* WHAT IS EXPECTED:
Repeat the material exactly as it appears.

-- TASK INPUTS start --

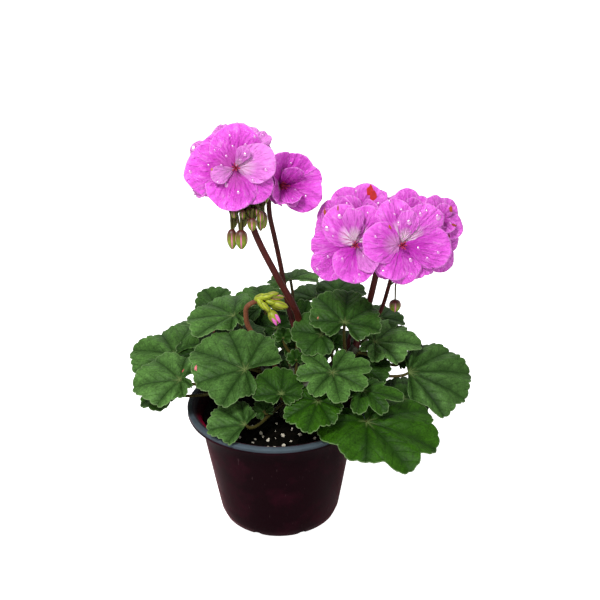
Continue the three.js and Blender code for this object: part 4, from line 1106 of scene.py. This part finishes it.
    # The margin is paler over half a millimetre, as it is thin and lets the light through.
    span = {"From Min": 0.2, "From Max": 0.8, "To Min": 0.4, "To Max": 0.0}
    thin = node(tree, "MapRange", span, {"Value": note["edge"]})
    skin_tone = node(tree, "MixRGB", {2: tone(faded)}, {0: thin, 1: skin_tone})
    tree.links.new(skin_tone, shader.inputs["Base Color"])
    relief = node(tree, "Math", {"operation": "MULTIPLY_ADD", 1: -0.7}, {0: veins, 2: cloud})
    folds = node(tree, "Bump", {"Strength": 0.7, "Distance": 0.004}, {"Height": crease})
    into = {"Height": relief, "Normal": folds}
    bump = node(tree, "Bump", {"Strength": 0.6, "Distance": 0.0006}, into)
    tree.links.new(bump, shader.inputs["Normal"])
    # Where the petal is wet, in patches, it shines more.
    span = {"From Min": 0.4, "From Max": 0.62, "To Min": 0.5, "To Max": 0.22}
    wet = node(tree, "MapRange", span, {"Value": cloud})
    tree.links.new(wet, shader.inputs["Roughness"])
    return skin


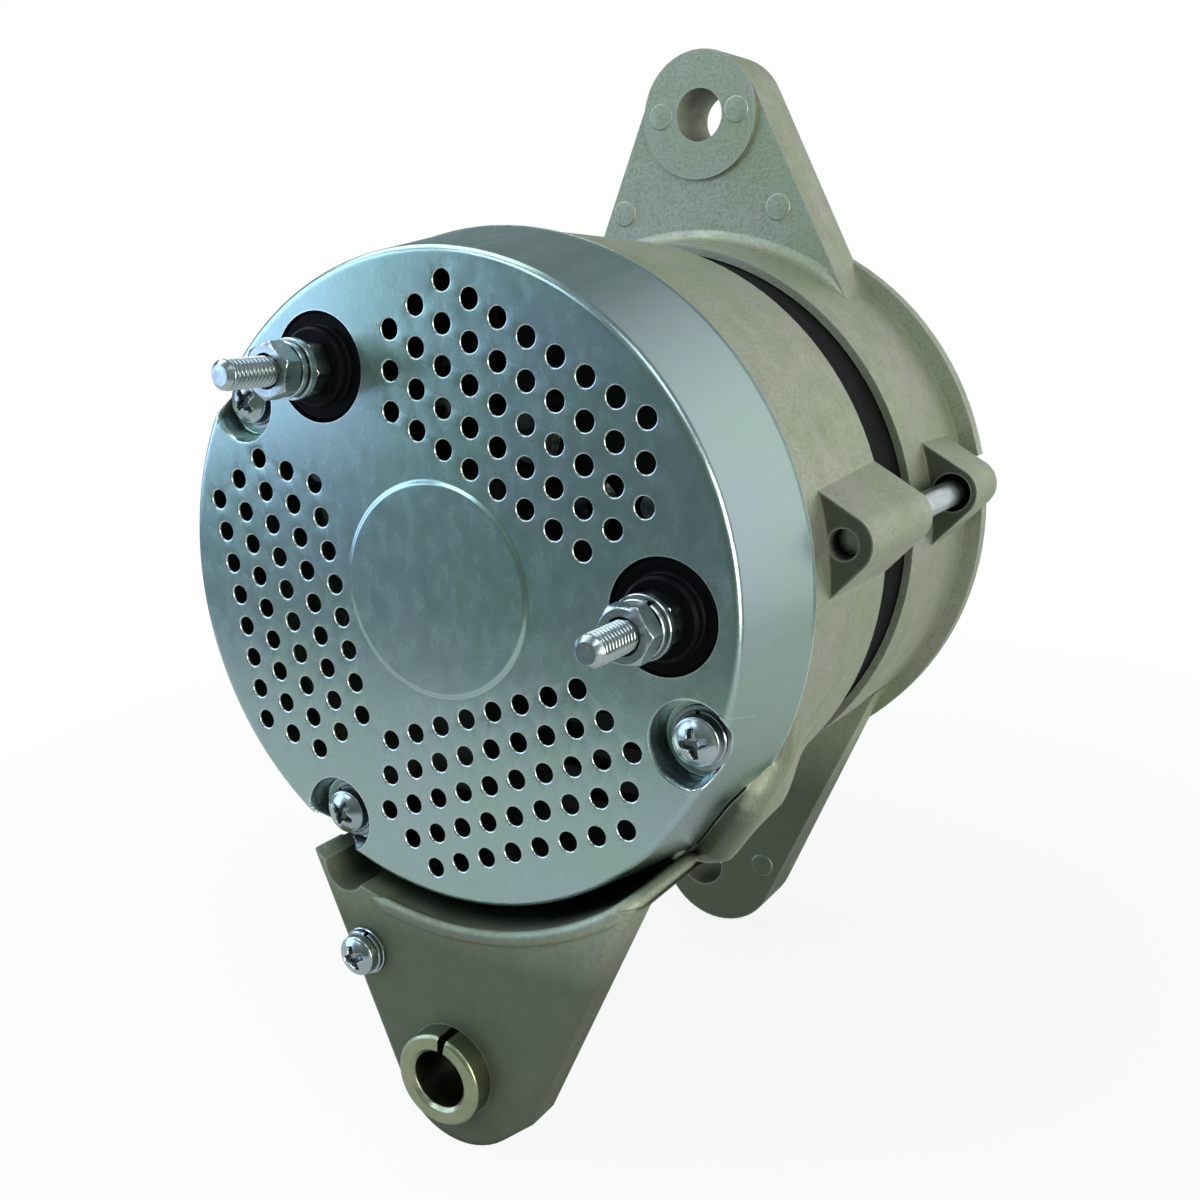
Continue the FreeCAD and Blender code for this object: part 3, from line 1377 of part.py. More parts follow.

-- TASK INPUTS end --

* ANSWER TO THIS TASK:
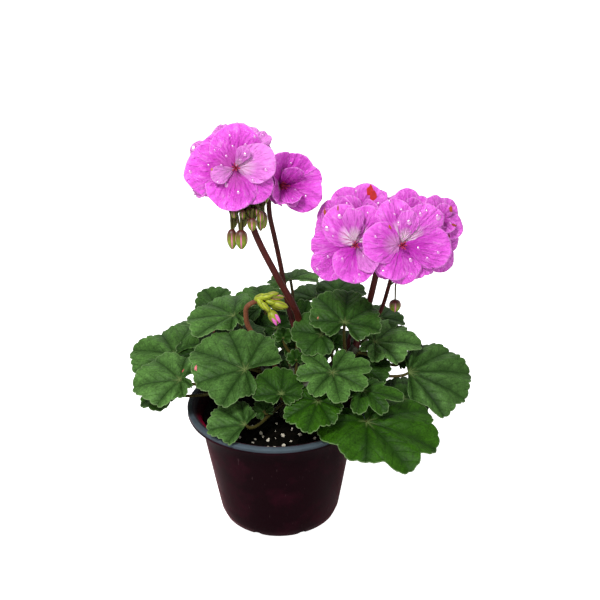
Continue the three.js and Blender code for this object: part 4, from line 1106 of scene.py. This part finishes it.
    # The margin is paler over half a millimetre, as it is thin and lets the light through.
    span = {"From Min": 0.2, "From Max": 0.8, "To Min": 0.4, "To Max": 0.0}
    thin = node(tree, "MapRange", span, {"Value": note["edge"]})
    skin_tone = node(tree, "MixRGB", {2: tone(faded)}, {0: thin, 1: skin_tone})
    tree.links.new(skin_tone, shader.inputs["Base Color"])
    relief = node(tree, "Math", {"operation": "MULTIPLY_ADD", 1: -0.7}, {0: veins, 2: cloud})
    folds = node(tree, "Bump", {"Strength": 0.7, "Distance": 0.004}, {"Height": crease})
    into = {"Height": relief, "Normal": folds}
    bump = node(tree, "Bump", {"Strength": 0.6, "Distance": 0.0006}, into)
    tree.links.new(bump, shader.inputs["Normal"])
    # Where the petal is wet, in patches, it shines more.
    span = {"From Min": 0.4, "From Max": 0.62, "To Min": 0.5, "To Max": 0.22}
    wet = node(tree, "MapRange", span, {"Value": cloud})
    tree.links.new(wet, shader.inputs["Roughness"])
    return skin


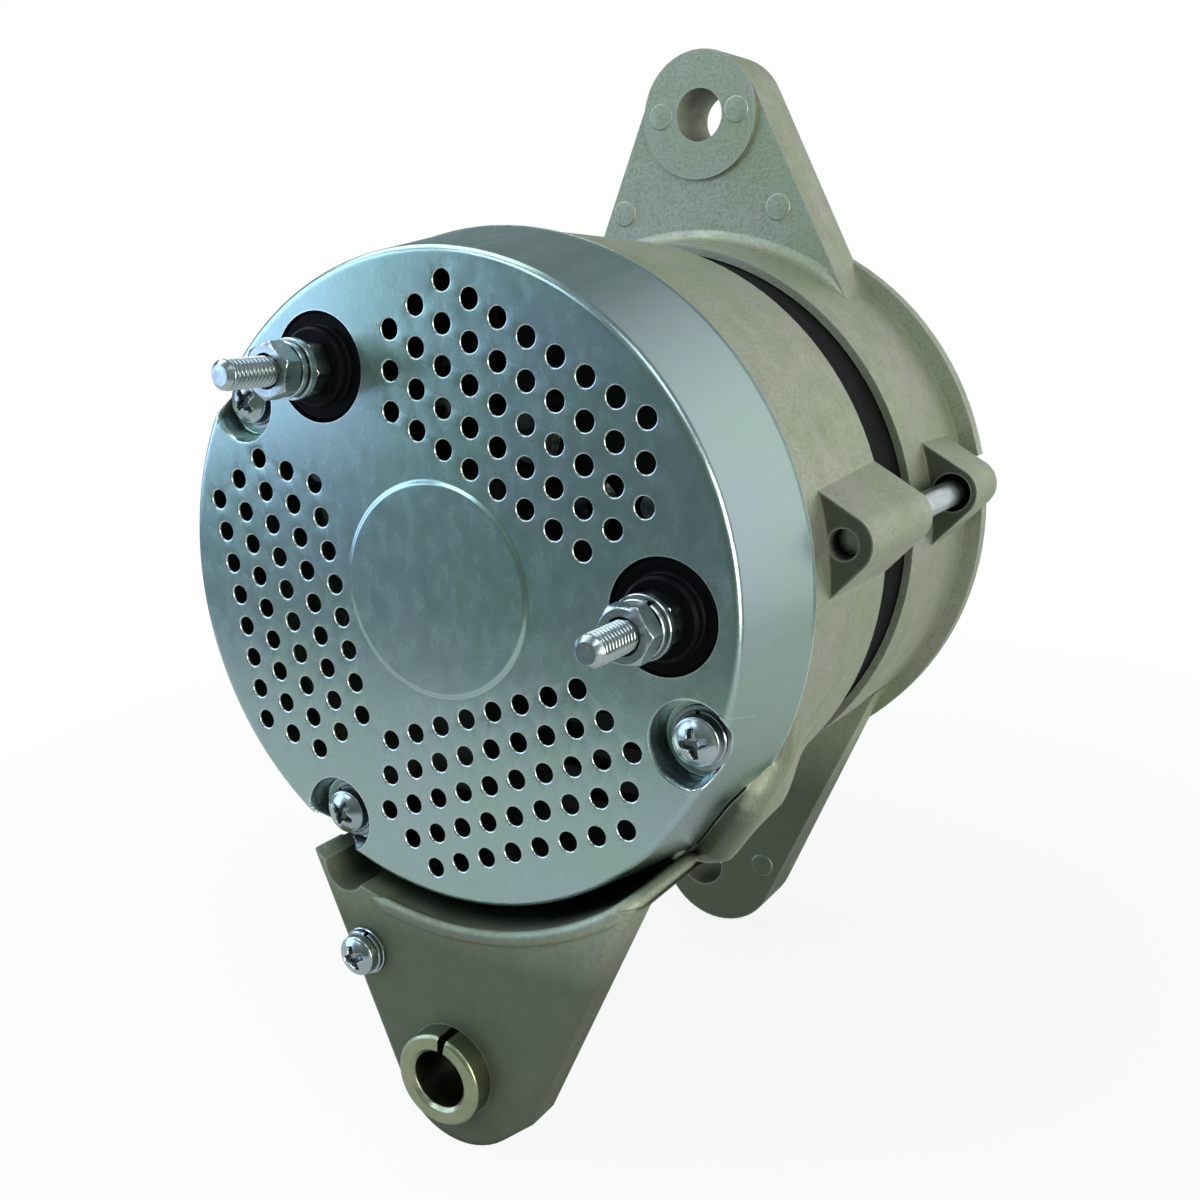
Continue the FreeCAD and Blender code for this object: part 3, from line 1377 of part.py. More parts follow.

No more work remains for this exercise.